New Works on Mirror by Jochen Mühlenbrink
Weserhalle is pleased to present “Adham Was Here”, a solo exhibition of new mirror-based works by German artist Jochen Mühlenbrink, whose practice draws on the tradition of trompe-l’œil painting to explore perception, surface, and the shifting relationship between viewer and image.
At its core, his work returns to a simple, enduring impulse: to leave a mark, a quiet declaration of presence, however fleeting. From ancient cave drawings to a finger swiped across fogged glass, these gestures echo across time. They all say the same thing: I was here.
For this exhibition, Mühlenbrink works directly with mirror glass, applying soft, translucent veils of custom-blended resins that resemble condensation or mist.

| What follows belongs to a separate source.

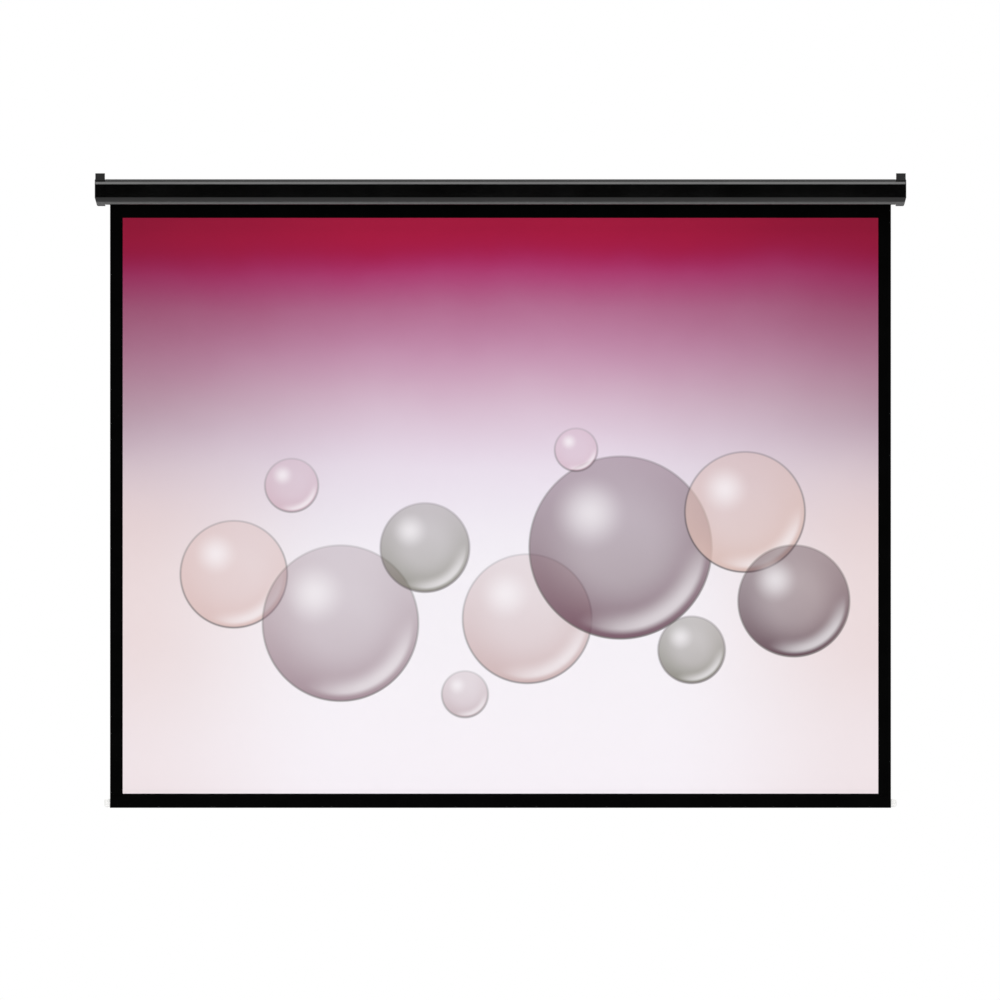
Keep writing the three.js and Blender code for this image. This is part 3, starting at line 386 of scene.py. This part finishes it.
def glassDisc(tree, place, up, colour, x, z, radius, tint, above, below):
    # over the colour: the tint, deeper towards the rim; a glint up on the left, a crescent low on the right; the rim
    away = vectorStep(tree, "SUBTRACT", "Vector", {0: place, 1: (x, z, 0)})
    away = vectorStep(tree, "SCALE", "Vector", {0: away, "Scale": 1 / radius})
    far = vectorStep(tree, "LENGTH", "Value", {0: away})
    strength = fit(tree, up, above, below, z + radius, z - radius)
    inside = ramped(tree, far, (1, 0, 1 - picture["soft"] / radius, 1))
    body = calculate(tree, "MULTIPLY", strength, ramped(tree, far, picture["body"]))
    colour = mixColours(tree, calculate(tree, "MULTIPLY", inside, body), colour, linear(*tint))
    glint = vectorStep(tree, "DISTANCE", "Value", {0: away, 1: picture["glint"]})
    shine = calculate(tree, "MULTIPLY", inside, ramped(tree, glint, picture["glintFade"]))
    facing = vectorStep(tree, "DOT_PRODUCT", "Value", {0: away, 1: picture["crescent"]})
    crescent = calculate(
        tree, "MULTIPLY", ramped(tree, far, picture["crescentInner"]), ramped(tree, far, picture["crescentOuter"]))
    crescent = calculate(tree, "MULTIPLY", crescent, ramped(tree, facing, picture["crescentFade"]))
    colour = mixColours(tree, calculate(tree, "MAXIMUM", shine, crescent), colour, linear(*picture["light"]))
    ring = calculate(tree, "ABSOLUTE", calculate(tree, "SUBTRACT", far, 1))
    ring = ramped(tree, ring, (picture["rimStrength"], 0, 0, picture["rimWidth"] / radius))
    return mixColours(tree, calculate(tree, "MULTIPLY", ring, strength), colour, linear(*picture["rim"]))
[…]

Onto these partially obscured surfaces, he introduces simple, deliberate marks; smiley faces, stick figures, smudges. Casual in appearance but carefully placed, these ephemeral gestures are rendered permanent: quiet imprints suspended between visibility and disappearance.
The exhibition begins before you enter. The gallery’s fogged front windows reveal a skull and the words “Adham Was Here,” as if traced with a finger. The gesture nods to a piece of graffiti just across the street — once a crude insult, now reframed as a ghost-signature. It folds seamlessly into the exhibition’s language of trace, illusion, and reflection.
While earlier works by Mühlenbrink used canvas to simulate fogged windows and the illusion of looking outward, these new mirror pieces turn the gaze inward. They confront the viewer with their own image, momentarily interrupted, inviting a pause.
In Mühlenbrink’s hands, illusion becomes a tool not for deception, but for stillness. The fog and marks on the mirror prompt us to consider what is revealed and what is obscured, what presence we leave behind, and what ultimately fades. These works don’t demand interpretation; they ask us to slow down, look closer, and sit with the fleeting act of seeing ourselves seeing.
Jochen Mühlenbrink (DE, 1980) studied painting at Kunstakademie Düsseldorf (2001-2006). Known for his Trompe-l’œil technique, Mühlenbrink leans on theories to investigate reality within the aesthetic principles of modernist painting and classical art. Since 2005 his work has been exhibited in galleries and institutions in Germany, across Europe, in Asia and North America.